Thursday, July 15, 2010

Volume II, Book IV, Chapter VIII

Things were not cheerful in the Rostov house.”

That’s how this chapter ends. The Count is hemorrhaging money – he is aware of how much he is losing and how close he is to ruin, but he can do nothing to stop it. There are still about 20 people who live with them, people who come over and win money from the count at cards since he’s a bad player, and obviously many who take advantage of the Rostov’s.

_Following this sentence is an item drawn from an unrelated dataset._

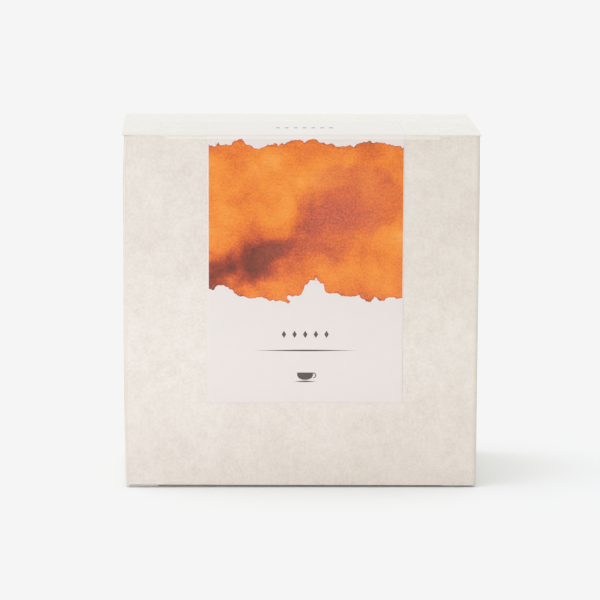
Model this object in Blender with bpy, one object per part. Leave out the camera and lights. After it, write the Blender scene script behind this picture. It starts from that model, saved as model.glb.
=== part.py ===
"""Folding carton for tea, shut, with the paper label that seals its lid.

A straight-tuck carton of thin paperboard. Its four walls form a sleeve with rounded
vertical folds. The lid is hinged on the back wall, bows up a little between its two folds
and tucks in behind the front wall. Dust flaps fold in from the side walls under the lid's
ends. The base closes like the lid, and the carton stands on it. One label is stuck down
the front wall and over the lid's front fold.

The carton is shut and full, so it is one solid. The front looks along -Y and +Z is up.
The origin is the centre of the footprint, on the surface that the carton stands on.
"""

from math import cos, pi, radians, sin, sqrt

import bmesh
import bpy

MM = 0.001

# Driving dimensions of the carton.
CARTON_WIDTH = 100.0 * MM
CARTON_DEPTH = 50.0 * MM
PANEL_HEIGHT = 99.8 * MM
BOARD = 0.45 * MM
WALL_FOLD_RADIUS = 0.8 * MM

# The sleeve stands this far off the surface, on the base closure.
FOOT = 0.5 * MM
BASE_INSET = 1.0 * MM
BASE_FRONT_RADIUS = 0.8 * MM

# The lid, its folds and the seam under its front fold.
LID_FOLD_RADIUS = 1.0 * MM
LID_CROWN = 0.65 * MM
LID_END_INSET = 0.1 * MM
FILLING_INSET = 0.3 * MM
SEAM_WIDTH = 0.15 * MM
SEAM_DEPTH = 0.25 * MM
SEAM_RISE = 0.05 * MM

# The dust flaps, seen through the slit under each end of the lid.
DUST_FLAP_CLEARANCE = 0.1 * MM
DUST_FLAP_NOTCH = 1.2 * MM
SLIT_DEPTH = 4.0 * MM

# The glued joint, a cut edge that lies on one side wall next to the back fold.
JOINT_FROM_BACK = 1.2 * MM
JOINT_WIDTH = 0.25 * MM

# The label, kept just clear of the board that it is stuck to.
LABEL_WIDTH = 55.1 * MM
LABEL_SHIFT = 1.15 * MM
LABEL_DROP = 75.8 * MM
LABEL_REACH = 24.5 * MM
LABEL_THICKNESS = 0.2 * MM
LABEL_GAP = 0.3 * MM

# The coloured field printed on the label, measured up from the label's lower edge.
PRINT_LOW = 33.0 * MM
PRINT_HIGH = 73.0 * MM

# Faces that would lie in one plane with the sleeve's stand this far inside it.
STEP = 0.02 * MM
# How far one shape runs into the next where they are joined.
OVERLAP = 2.0 * MM

ARC_STEPS = 8
CROWN_STEPS = 20
WALL_FOLD_STEPS = 5

# Levels and planes worked out from the dimensions above. The label stands proud of the
# front only, so the carton sits back by half of that to keep the footprint centred.
LABEL_PROUD = LABEL_GAP + LABEL_THICKNESS
CENTRE_Y = (LABEL_PROUD - STEP) / 2
FRONT = CENTRE_Y - CARTON_DEPTH / 2
BACK = CENTRE_Y + CARTON_DEPTH / 2
PANEL_TOP = FOOT + PANEL_HEIGHT
SEAM_TOP = PANEL_TOP + SEAM_WIDTH
LID_TOP = SEAM_TOP + LID_FOLD_RADIUS
DUST_FLAP_TOP = LID_TOP - BOARD - DUST_FLAP_CLEARANCE
SHOULDER_RADIUS = DUST_FLAP_TOP - PANEL_TOP

BOARD_COLOUR = (0.775, 0.715, 0.655, 1.0)
LABEL_COLOUR = (0.845, 0.785, 0.755, 1.0)
PRINT_COLOUR = (0.815, 0.235, 0.055, 1.0)


def clear_scene():
    for obj in list(bpy.data.objects):
        bpy.data.objects.remove(obj, do_unlink=True)


def new_collection(name):
    collection = bpy.data.collections.new(name)
    bpy.context.scene.collection.children.link(collection)
    return collection


def new_material(name, colour, roughness):
    material = bpy.data.materials.new(name)
    material.use_nodes = True
    shader = material.node_tree.nodes["Principled BSDF"]
    shader.inputs["Base Color"].default_value = colour
    shader.inputs["Roughness"].default_value = roughness
    shader.inputs["Metallic"].default_value = 0.0
    material.diffuse_color = colour
    return material


def as_helper(obj):
    """Marks a shape that only forms another one, so that it isn't part of the object."""
    obj.hide_render = True
    obj.display_type = "WIRE"
    return obj


def block(name, collection, low, high):
    """A box between two opposite corners, as an object at the origin."""
    mesh = bpy.data.meshes.new(name)
    bm = bmesh.new()
    bmesh.ops.create_cube(bm, size=1.0)
    for vert in bm.verts:
        for axis in range(3):
            vert.co[axis] = low[axis] if vert.co[axis] < 0 else high[axis]
    bm.to_mesh(mesh)
    bm.free()
    obj = bpy.data.objects.new(name, mesh)
    collection.objects.link(obj)
    return obj


def round_edges(obj, radius, steps, chosen):
    """Rounds the edges for which chosen(middle, direction) is true."""
    bm = bmesh.new()
    bm.from_mesh(obj.data)
    edges = []
    for edge in bm.edges:
        start, end = (vert.co for vert in edge.verts)
        if chosen((start + end) / 2, (end - start).normalized()):
            edges.append(edge)
    bmesh.ops.bevel(
        bm,
        geom=edges,
        offset=radius,
        offset_type="OFFSET",
        segments=steps,
        profile=0.5,
        affect="EDGES",
        clamp_overlap=True,
    )
    bm.to_mesh(obj.data)
    bm.free()


def combine(obj, other, operation):
    modifier = obj.modifiers.new(operation.lower() + "_" + other.name, "BOOLEAN")
    modifier.operation = operation
    modifier.solver = "EXACT"
    modifier.object = other


def prism(name, collection, outline, width, middle=0.0):
    """A (y, z) outline made a solid of this width along X, from a filled flat curve."""
    curve = bpy.data.curves.new(name, "CURVE")
    curve.dimensions = "2D"
    curve.fill_mode = "BOTH"
    curve.extrude = width / 2
    spline = curve.splines.new("POLY")
    spline.points.add(len(outline) - 1)
    for point, (y, z) in zip(spline.points, outline):
        point.co = (y, z, 0.0, 1.0)
    spline.use_cyclic_u = True
    flat = bpy.data.objects.new(name + "_outline", curve)
    collection.objects.link(flat)
    # The curve's own X, Y and Z become the carton's Y, Z and X.
    flat.rotation_euler = (pi / 2, 0.0, pi / 2)
    flat.location.x = middle
    bpy.context.view_layer.update()
    evaluated = flat.evaluated_get(bpy.context.evaluated_depsgraph_get())
    mesh = bpy.data.meshes.new_from_object(evaluated)
    mesh.name = name
    bm = bmesh.new()
    bm.from_mesh(mesh)
    bmesh.ops.remove_doubles(bm, verts=bm.verts, dist=0.001 * MM)
    bmesh.ops.recalc_face_normals(bm, faces=bm.faces)
    bm.to_mesh(mesh)
    bm.free()
    mesh.transform(flat.matrix_world)
    solid = bpy.data.objects.new(name, mesh)
    collection.objects.link(solid)
    bpy.data.objects.remove(flat, do_unlink=True)
    return solid


def arc(centre_y, centre_z, radius, start, end, steps=ARC_STEPS):
    """Points of an arc from one angle to another, in degrees, counted from +Y towards +Z."""
    points = []
    for step in range(steps + 1):
        angle = radians(start + (end - start) * step / steps)
        points.append((centre_y + radius * cos(angle), centre_z + radius * sin(angle)))
    return points


def crown_height(y):
    """How far the lid bows up at this depth: nothing at its folds, most in the middle."""
    along = (y - FRONT) / CARTON_DEPTH
    return LID_CROWN * 4 * along * (1 - along)


def lid_curve(offset, reach=CARTON_DEPTH):
    """The lid's face from the foot of its front fold over the crown, moved out by offset.

    It runs on over the back fold, unless reach ends it sooner, counted from the front.
    """
    front_centre = FRONT + STEP + LID_FOLD_RADIUS
    back_centre = BACK - STEP - LID_FOLD_RADIUS
    radius = LID_FOLD_RADIUS + offset
    points = arc(front_centre, SEAM_TOP, radius, 180, 90)
    last = min(back_centre, FRONT + reach)
    for step in range(1, CROWN_STEPS + 1):
        y = front_centre + (last - front_centre) * step / CROWN_STEPS
        points.append((y, LID_TOP + offset + crown_height(y)))
    if last == back_centre:
        points += arc(back_centre, SEAM_TOP, radius, 90, 0)[1:]
    return points


def lid_section(offset, low):
    """The closed outline under the lid's face, down to a level inside the sleeve."""
    curve = lid_curve(offset)
    neck = FRONT + SEAM_DEPTH - offset
    back = curve[-1][0]
    return [(back, low), (neck, low), (neck, SEAM_TOP + SEAM_RISE)] + curve


def sheet_section(low):
    """The closed outline of the lid's board, from its tuck flap to the back wall."""
    outer = lid_section(0.0, low)[1:]
    inner = lid_section(-BOARD, low)[1:]
    back_outer = (outer[-1][0], low)
    back_inner = (inner[-1][0], low)
    return outer + [back_outer, back_inner] + inner[::-1]


def make_sleeve(collection):
    """The four walls, with vertical folds, and the folds into the lower dust flaps."""
    half = CARTON_WIDTH / 2
    sleeve = block(
        "carton", collection, (-half, FRONT, FOOT), (half, BACK, PANEL_TOP)
    )

    def is_wall_fold(middle, direction):
        upright = abs(direction.z) > 0.9
        under_side = abs(direction.y) > 0.9 and middle.z < PANEL_TOP / 2
        return upright or under_side

    round_edges(sleeve, WALL_FOLD_RADIUS, WALL_FOLD_STEPS, is_wall_fold)
    return sleeve


def make_dust_flaps(helpers):
    """The upper folds of the side walls and the flaps that run in from them."""
    half = CARTON_WIDTH / 2 - STEP
    flaps = block(
        "dust_flaps",
        helpers,
        (-half, FRONT + DUST_FLAP_NOTCH, PANEL_TOP / 2),
        (half, BACK - DUST_FLAP_NOTCH, DUST_FLAP_TOP),
    )

    def is_shoulder(middle, direction):
        return abs(direction.y) > 0.9 and middle.z > DUST_FLAP_TOP - STEP

    round_edges(flaps, SHOULDER_RADIUS, WALL_FOLD_STEPS, is_shoulder)
    return as_helper(flaps)


def make_hinge_cuts(helpers, low):
    """The corners cut off the lid's hinge, so that it ends inside the wall folds."""
    cuts = []
    reach = 2 * WALL_FOLD_RADIUS
    shift = reach / sqrt(2) - WALL_FOLD_RADIUS / 2
    for side, name in ((-1, "left"), (1, "right")):
        cut = block(
            "hinge_cut_" + name,
            helpers,
            (-reach, -reach, low - OVERLAP),
            (reach, reach, LID_TOP + LID_CROWN + OVERLAP),
        )
        cut.rotation_euler.z = pi / 4
        cut.location.x = side * (CARTON_WIDTH / 2 + shift)
        cut.location.y = BACK + shift
        cuts.append(as_helper(cut))
    return cuts


def make_lid(helpers):
    """The lid's board, out to its cut ends, and what fills the carton under it."""
    low = PANEL_TOP - OVERLAP
    board = prism(
        "lid_board", helpers, sheet_section(low), CARTON_WIDTH - 2 * LID_END_INSET
    )
    for cut in make_hinge_cuts(helpers, low):
        combine(board, cut, "DIFFERENCE")
    filling = prism(
        "lid_filling",
        helpers,
        lid_section(-FILLING_INSET, low),
        CARTON_WIDTH - 2 * SLIT_DEPTH,
    )
    return [as_helper(board), as_helper(filling)]


def make_base(helpers):
    """The base closure: tucked behind the front wall, folded out of the back wall."""
    back_radius = FOOT + STEP
    front = FRONT + BOARD + STEP
    outline = arc(front + BASE_FRONT_RADIUS, BASE_FRONT_RADIUS, BASE_FRONT_RADIUS, 180, 270)
    outline += arc(BACK - STEP - back_radius, back_radius, back_radius, 270, 360)
    outline += [(BACK - STEP, FOOT + OVERLAP), (front, FOOT + OVERLAP)]
    return as_helper(
        prism("base_closure", helpers, outline, CARTON_WIDTH - 2 * BASE_INSET)
    )


def make_joint_cut(helpers):
    """The line where one side wall's cut edge stops, glued over the back wall's flap."""
    middle = BACK - JOINT_FROM_BACK
    return as_helper(
        block(
            "joint_cut",
            helpers,
            (CARTON_WIDTH / 2 - BOARD, middle - JOINT_WIDTH / 2, FOOT - OVERLAP),
            (CARTON_WIDTH / 2 + BOARD, middle + JOINT_WIDTH / 2, PANEL_TOP + STEP),
        )
    )


def make_carton(parts, helpers):
    carton = make_sleeve(parts)
    for piece in [make_dust_flaps(helpers), make_base(helpers)] + make_lid(helpers):
        combine(carton, piece, "UNION")
    combine(carton, make_joint_cut(helpers), "DIFFERENCE")
    carton.data.materials.append(new_material("paperboard", BOARD_COLOUR, 0.75))
    carton.data.shade_smooth()
    carton.data.set_sharp_from_angle(angle=radians(30))
    return carton


def make_label(parts):
    """A bent strip that follows the front wall, the lid's front fold and the crown."""
    low = PANEL_TOP - LABEL_DROP
    levels = [low, low + PRINT_LOW, low + PRINT_HIGH]
    inner = [(FRONT + STEP - LABEL_GAP, z) for z in levels]
    outer = [(FRONT + STEP - LABEL_PROUD, z) for z in levels]
    inner += lid_curve(LABEL_GAP, LABEL_REACH)
    outer += lid_curve(LABEL_PROUD, LABEL_REACH)
    label = prism("label", parts, outer + inner[::-1], LABEL_WIDTH, LABEL_SHIFT)
    label.data.materials.append(new_material("label_paper", LABEL_COLOUR, 0.55))
    label.data.materials.append(new_material("label_print", PRINT_COLOUR, 0.55))
    for face in label.data.polygons:
        on_front = face.normal.y < -0.9
        if on_front and levels[1] < face.center.z < levels[2]:
            face.material_index = 1
    return label


def main():
    clear_scene()
    parts = new_collection("tea_carton")
    helpers = new_collection("shaping")
    make_carton(parts, helpers)
    make_label(parts)


main()
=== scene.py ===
"""A shut tea carton of mottled paperboard, with the printed paper label that seals its lid.

The carton is one die-cut blank, folded up and glued at one corner. Here it is made the same
way: each panel is a grid of points that carries its place on the flat blank, the board has its
real thickness, and its cut edges are left raw. The label is a second, thinner sheet that
follows the front wall, the lid's fold and the lid, and its small printed marks are thin shapes
wrapped round it.
"""

from math import atan2, cos, pi, radians, sin, tan

import bmesh
import bpy
import numpy as np
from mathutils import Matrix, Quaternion, Vector


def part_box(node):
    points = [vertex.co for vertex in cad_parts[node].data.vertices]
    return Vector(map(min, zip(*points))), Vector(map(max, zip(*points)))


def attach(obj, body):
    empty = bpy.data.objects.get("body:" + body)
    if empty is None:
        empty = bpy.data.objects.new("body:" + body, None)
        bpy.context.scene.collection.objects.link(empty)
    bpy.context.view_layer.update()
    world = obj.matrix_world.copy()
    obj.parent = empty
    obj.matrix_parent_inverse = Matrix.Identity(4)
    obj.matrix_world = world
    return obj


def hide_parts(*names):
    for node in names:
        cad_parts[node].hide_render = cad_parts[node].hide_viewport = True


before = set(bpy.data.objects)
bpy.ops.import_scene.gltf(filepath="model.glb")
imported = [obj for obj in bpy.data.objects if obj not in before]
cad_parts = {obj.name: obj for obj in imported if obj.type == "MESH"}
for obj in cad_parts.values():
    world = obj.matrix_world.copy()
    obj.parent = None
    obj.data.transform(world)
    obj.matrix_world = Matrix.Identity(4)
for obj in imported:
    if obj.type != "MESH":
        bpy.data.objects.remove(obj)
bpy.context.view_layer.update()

MM = 0.001

# The carton's planes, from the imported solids.
carton_low, carton_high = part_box("carton")
label_low, label_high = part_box("label")
HALF = carton_high.x
FRONT = carton_low.y
BACK = carton_high.y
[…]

The countess is trying desperately to get Nikolai to marry Julie Karagin, who is now rich, and her mother is open to it. She tries to talk to Nikolai, who only cruelly asks if he would sacrifice his happiness and desires for this match. The countess cannot bring herself to ask it, and just cries. He doesn’t visit Julie, and then goes back to the army still in love with Sonya. Sonya, meanwhile is above reproach but the countess still gets annoyed with her, precisely because of that.

Natasha gets word Andrei’s wound has re-opened because of the warm climate, or he would be coming back. He’s delayed, and she starts falling into sadness, feeling like she’s wasting herself.

Well, I can hope for a happy ending here since I like the Rostovs (even though, perhaps because of, their humanity and big hearts). It’s heart-breaking how they’re so themselves, isn’t it? The count is feckless and big-hearted, and doesn’t realize people are taking advantage of him. Nikolai is consumed with himself. The countess is self-sacrificing, but unable to muster the strength to take any control of the family. I’ll keep my fingers crossed…

The count walked about in his affairs as in an enormous net, trying not to believe that he was entangled and with each step getting more and more entangled, and feeling himself unable either to break the meshes that ensnared him or to begin carefully and patiently to disentangle them.